**What you have to do:**
Can you write out all of the material below, word for word?

++++++++++

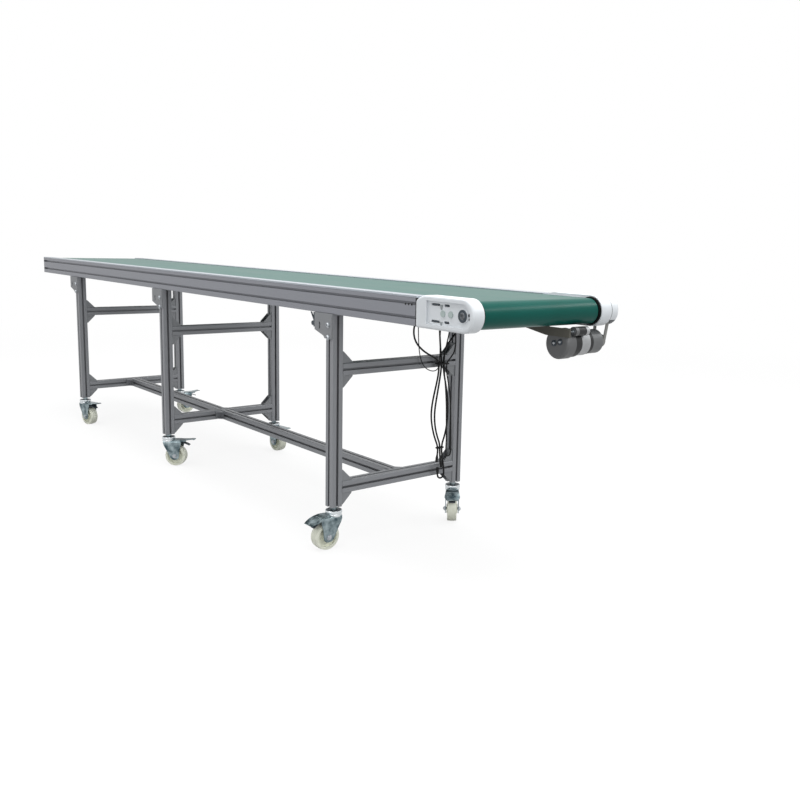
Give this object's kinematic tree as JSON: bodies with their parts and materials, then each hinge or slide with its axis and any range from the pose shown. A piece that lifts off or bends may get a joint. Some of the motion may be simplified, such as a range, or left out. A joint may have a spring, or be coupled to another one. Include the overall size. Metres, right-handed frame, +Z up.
{
  "type": "mobile belt conveyor",
  "caption": "Long flat belt conveyor: slot-profile side rails, green belt round a driven head drum in white housings, leg frames on braked swivel castors.",
  "frame": {"origin": "on the floor, under the middle of the machine: midway along its length and on the belt's centre line", "axes": "+X along the belt's run from the tail end to the driven head end, +Z up, +Y to the left, the drive side"},
  "size_m": [3.5986, 0.746, 0.8662],
  "materials": {
    "rail_aluminium": "anodised, satin",
    "profile_aluminium": "anodised, satin",
    "strip_aluminium": "clear anodised",
    "steel_sheet": "galvanised sheet",
    "belt_green": "smooth cover, satin",
    "drum_steel": "turned",
    "housing_white": "smooth white, semi-gloss",
    "dark_steel": "blackened",
    "cap_grey": "pale grey",
    "bracket_cast": "cast, grey",
    "motor_grey": "grey paint, semi-matt",
    "motor_bracket_brown": "dark grey-brown paint",
    "duct_grey": "grey plastic",
    "castor_zinc": "bright zinc plate",
    "wheel_nylon": "cream nylon",
    "cable_black": "satin jacket"
  },
  "bodies": {
    "root": {"adjuster_screws": "dark_steel", "bed_ties": "steel_sheet", "cable_duct": "duct_grey", "castor_stems": "castor_zinc", "conveyor_belt": "belt_green", "cord_back": "cable_black", "cord_front": "cable_black", "cord_loop": "cable_black", "cord_middle": "cable_black", "cord_plug_back": "cable_black", "cord_plug_front": "cable_black", "cord_plug_middle": "cable_black", "cord_thin": "cable_black", "cord_ties": "cable_black", "corner_brackets_head": "bracket_cast", "corner_brackets_middle": "bracket_cast", "corner_brackets_tail": "bracket_cast", "crossbars_head": "profile_aluminium", "crossbars_middle": "profile_aluminium", "crossbars_tail": "profile_aluminium", "drive_belt": "cable_black", "drive_cover": "housing_white", "drive_drum": "drum_steel", "drive_pulleys": "drum_steel", "edge_strips": "strip_aluminium", "gear_motor": "motor_grey", "head_housing_left": "housing_white", "head_housing_right": "housing_white", "legs_head": "profile_aluminium", "legs_middle": "profile_aluminium", "legs_tail": "profile_aluminium", "motor_bracket": "motor_bracket_brown", "pivot_caps": "cap_grey", "rail_clip": "dark_steel", "rail_plates": "bracket_cast", "return_rollers": "drum_steel", "shaft_cap": "dark_steel", "side_rail_left": "rail_aluminium", "side_rail_right": "rail_aluminium", "slider_bed": "steel_sheet", "stretcher_brackets": "bracket_cast", "stretchers": "profile_aluminium", "tail_blocks": "steel_sheet", "tail_drum": "drum_steel"},
    "castor_head_left": {"castor_fork_head_left": "castor_zinc"},
    "castor_head_right": {"castor_fork_head_right": "castor_zinc"},
    "castor_middle_left": {"castor_fork_middle_left": "castor_zinc"},
    "castor_middle_right": {"castor_fork_middle_right": "castor_zinc"},
    "castor_tail_left": {"castor_fork_tail_left": "castor_zinc"},
    "castor_tail_right": {"castor_fork_tail_right": "castor_zinc"},
    "wheel_head_left": {"castor_wheel_head_left": "wheel_nylon"},
    "wheel_head_right": {"castor_wheel_head_right": "wheel_nylon"},
    "wheel_middle_left": {"castor_wheel_middle_left": "wheel_nylon"},
    "wheel_middle_right": {"castor_wheel_middle_right": "wheel_nylon"},
    "wheel_tail_left": {"castor_wheel_tail_left": "wheel_nylon"},
    "wheel_tail_right": {"castor_wheel_tail_right": "wheel_nylon"}
  },
  "joints": [
    {"name": "swivel_tail_right", "type": "hinge", "parent": "root", "child": "castor_tail_right", "pos_m": [-1.26425, -0.26, 0.118], "axis": [0, 0, 1], "continuous": true},
    {"name": "roll_tail_right", "type": "hinge", "parent": "castor_tail_right", "child": "wheel_tail_right", "pos_m": [-1.23237, -0.25146, 0.045], "axis": [-0.2588, 0.9659, 0], "continuous": true},
    {"name": "swivel_middle_right", "type": "hinge", "parent": "root", "child": "castor_middle_right", "pos_m": [-0.19425, -0.26, 0.118], "axis": [0, 0, 1], "continuous": true},
    {"name": "roll_middle_right", "type": "hinge", "parent": "castor_middle_right", "child": "wheel_middle_right", "pos_m": [-0.17133, -0.23626, 0.045], "axis": [-0.7193, 0.6947, 0], "continuous": true},
    {"name": "swivel_head_right", "type": "hinge", "parent": "root", "child": "castor_head_right", "pos_m": [1.12075, -0.26, 0.118], "axis": [0, 0, 1], "continuous": true},
    {"name": "roll_head_right", "type": "hinge", "parent": "castor_head_right", "child": "wheel_head_right", "pos_m": [1.12075, -0.293, 0.045], "axis": [1, 0, 0], "continuous": true},
    {"name": "swivel_tail_left", "type": "hinge", "parent": "root", "child": "castor_tail_left", "pos_m": [-1.26425, 0.26, 0.118], "axis": [0, 0, 1], "continuous": true},
    {"name": "roll_tail_left", "type": "hinge", "parent": "castor_tail_left", "child": "wheel_tail_left", "pos_m": [-1.26425, 0.293, 0.045], "axis": [-1, 0, 0], "continuous": true},
    {"name": "swivel_middle_left", "type": "hinge", "parent": "root", "child": "castor_middle_left", "pos_m": [-0.19425, 0.26, 0.118], "axis": [0, 0, 1], "continuous": true},
    {"name": "roll_middle_left", "type": "hinge", "parent": "castor_middle_left", "child": "wheel_middle_left", "pos_m": [-0.16138, 0.26288, 0.045], "axis": [-0.0872, 0.9962, 0], "continuous": true},
    {"name": "swivel_head_left", "type": "hinge", "parent": "root", "child": "castor_head_left", "pos_m": [1.12075, 0.26, 0.118], "axis": [0, 0, 1], "continuous": true},
    {"name": "roll_head_left", "type": "hinge", "parent": "castor_head_left", "child": "wheel_head_left", "pos_m": [1.14566, 0.23835, 0.045], "axis": [0.6561, 0.7547, 0], "continuous": true}
  ]
}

++++++++++

**Solution to this problem:**
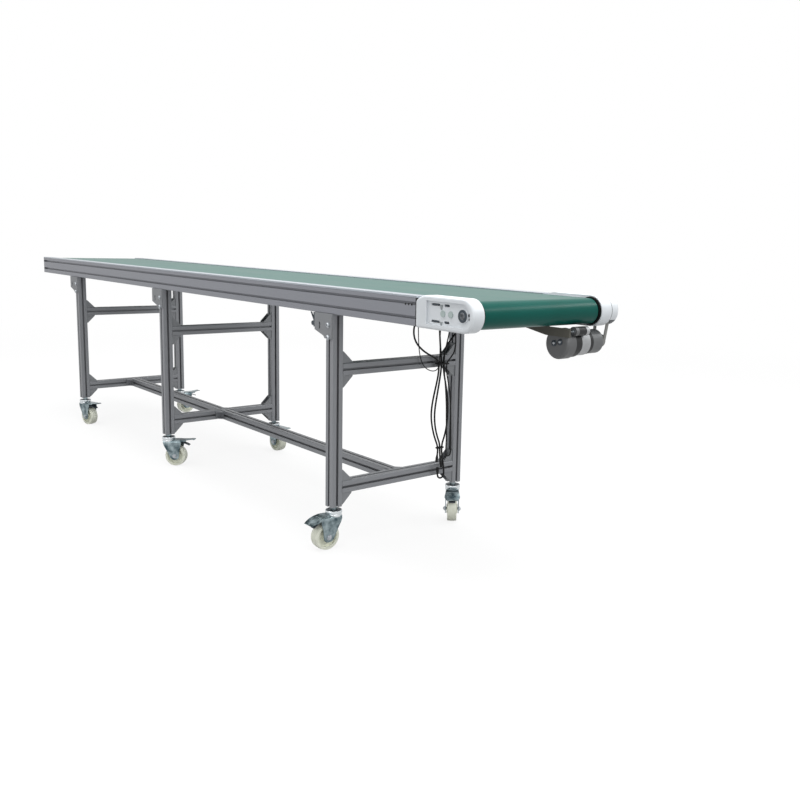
Give this object's kinematic tree as JSON: bodies with their parts and materials, then each hinge or slide with its axis and any range from the pose shown. A piece that lifts off or bends may get a joint. Some of the motion may be simplified, such as a range, or left out. A joint may have a spring, or be coupled to another one. Include the overall size. Metres, right-handed frame, +Z up.
{
  "type": "mobile belt conveyor",
  "caption": "Long flat belt conveyor: slot-profile side rails, green belt round a driven head drum in white housings, leg frames on braked swivel castors.",
  "frame": {"origin": "on the floor, under the middle of the machine: midway along its length and on the belt's centre line", "axes": "+X along the belt's run from the tail end to the driven head end, +Z up, +Y to the left, the drive side"},
  "size_m": [3.5986, 0.746, 0.8662],
  "materials": {
    "rail_aluminium": "anodised, satin",
    "profile_aluminium": "anodised, satin",
    "strip_aluminium": "clear anodised",
    "steel_sheet": "galvanised sheet",
    "belt_green": "smooth cover, satin",
    "drum_steel": "turned",
    "housing_white": "smooth white, semi-gloss",
    "dark_steel": "blackened",
    "cap_grey": "pale grey",
    "bracket_cast": "cast, grey",
    "motor_grey": "grey paint, semi-matt",
    "motor_bracket_brown": "dark grey-brown paint",
    "duct_grey": "grey plastic",
    "castor_zinc": "bright zinc plate",
    "wheel_nylon": "cream nylon",
    "cable_black": "satin jacket"
  },
  "bodies": {
    "root": {"adjuster_screws": "dark_steel", "bed_ties": "steel_sheet", "cable_duct": "duct_grey", "castor_stems": "castor_zinc", "conveyor_belt": "belt_green", "cord_back": "cable_black", "cord_front": "cable_black", "cord_loop": "cable_black", "cord_middle": "cable_black", "cord_plug_back": "cable_black", "cord_plug_front": "cable_black", "cord_plug_middle": "cable_black", "cord_thin": "cable_black", "cord_ties": "cable_black", "corner_brackets_head": "bracket_cast", "corner_brackets_middle": "bracket_cast", "corner_brackets_tail": "bracket_cast", "crossbars_head": "profile_aluminium", "crossbars_middle": "profile_aluminium", "crossbars_tail": "profile_aluminium", "drive_belt": "cable_black", "drive_cover": "housing_white", "drive_drum": "drum_steel", "drive_pulleys": "drum_steel", "edge_strips": "strip_aluminium", "gear_motor": "motor_grey", "head_housing_left": "housing_white", "head_housing_right": "housing_white", "legs_head": "profile_aluminium", "legs_middle": "profile_aluminium", "legs_tail": "profile_aluminium", "motor_bracket": "motor_bracket_brown", "pivot_caps": "cap_grey", "rail_clip": "dark_steel", "rail_plates": "bracket_cast", "return_rollers": "drum_steel", "shaft_cap": "dark_steel", "side_rail_left": "rail_aluminium", "side_rail_right": "rail_aluminium", "slider_bed": "steel_sheet", "stretcher_brackets": "bracket_cast", "stretchers": "profile_aluminium", "tail_blocks": "steel_sheet", "tail_drum": "drum_steel"},
    "castor_head_left": {"castor_fork_head_left": "castor_zinc"},
    "castor_head_right": {"castor_fork_head_right": "castor_zinc"},
    "castor_middle_left": {"castor_fork_middle_left": "castor_zinc"},
    "castor_middle_right": {"castor_fork_middle_right": "castor_zinc"},
    "castor_tail_left": {"castor_fork_tail_left": "castor_zinc"},
    "castor_tail_right": {"castor_fork_tail_right": "castor_zinc"},
    "wheel_head_left": {"castor_wheel_head_left": "wheel_nylon"},
    "wheel_head_right": {"castor_wheel_head_right": "wheel_nylon"},
    "wheel_middle_left": {"castor_wheel_middle_left": "wheel_nylon"},
    "wheel_middle_right": {"castor_wheel_middle_right": "wheel_nylon"},
    "wheel_tail_left": {"castor_wheel_tail_left": "wheel_nylon"},
    "wheel_tail_right": {"castor_wheel_tail_right": "wheel_nylon"}
  },
  "joints": [
    {"name": "swivel_tail_right", "type": "hinge", "parent": "root", "child": "castor_tail_right", "pos_m": [-1.26425, -0.26, 0.118], "axis": [0, 0, 1], "continuous": true},
    {"name": "roll_tail_right", "type": "hinge", "parent": "castor_tail_right", "child": "wheel_tail_right", "pos_m": [-1.23237, -0.25146, 0.045], "axis": [-0.2588, 0.9659, 0], "continuous": true},
    {"name": "swivel_middle_right", "type": "hinge", "parent": "root", "child": "castor_middle_right", "pos_m": [-0.19425, -0.26, 0.118], "axis": [0, 0, 1], "continuous": true},
    {"name": "roll_middle_right", "type": "hinge", "parent": "castor_middle_right", "child": "wheel_middle_right", "pos_m": [-0.17133, -0.23626, 0.045], "axis": [-0.7193, 0.6947, 0], "continuous": true},
    {"name": "swivel_head_right", "type": "hinge", "parent": "root", "child": "castor_head_right", "pos_m": [1.12075, -0.26, 0.118], "axis": [0, 0, 1], "continuous": true},
    {"name": "roll_head_right", "type": "hinge", "parent": "castor_head_right", "child": "wheel_head_right", "pos_m": [1.12075, -0.293, 0.045], "axis": [1, 0, 0], "continuous": true},
    {"name": "swivel_tail_left", "type": "hinge", "parent": "root", "child": "castor_tail_left", "pos_m": [-1.26425, 0.26, 0.118], "axis": [0, 0, 1], "continuous": true},
    {"name": "roll_tail_left", "type": "hinge", "parent": "castor_tail_left", "child": "wheel_tail_left", "pos_m": [-1.26425, 0.293, 0.045], "axis": [-1, 0, 0], "continuous": true},
    {"name": "swivel_middle_left", "type": "hinge", "parent": "root", "child": "castor_middle_left", "pos_m": [-0.19425, 0.26, 0.118], "axis": [0, 0, 1], "continuous": true},
    {"name": "roll_middle_left", "type": "hinge", "parent": "castor_middle_left", "child": "wheel_middle_left", "pos_m": [-0.16138, 0.26288, 0.045], "axis": [-0.0872, 0.9962, 0], "continuous": true},
    {"name": "swivel_head_left", "type": "hinge", "parent": "root", "child": "castor_head_left", "pos_m": [1.12075, 0.26, 0.118], "axis": [0, 0, 1], "continuous": true},
    {"name": "roll_head_left", "type": "hinge", "parent": "castor_head_left", "child": "wheel_head_left", "pos_m": [1.14566, 0.23835, 0.045], "axis": [0.6561, 0.7547, 0], "continuous": true}
  ]
}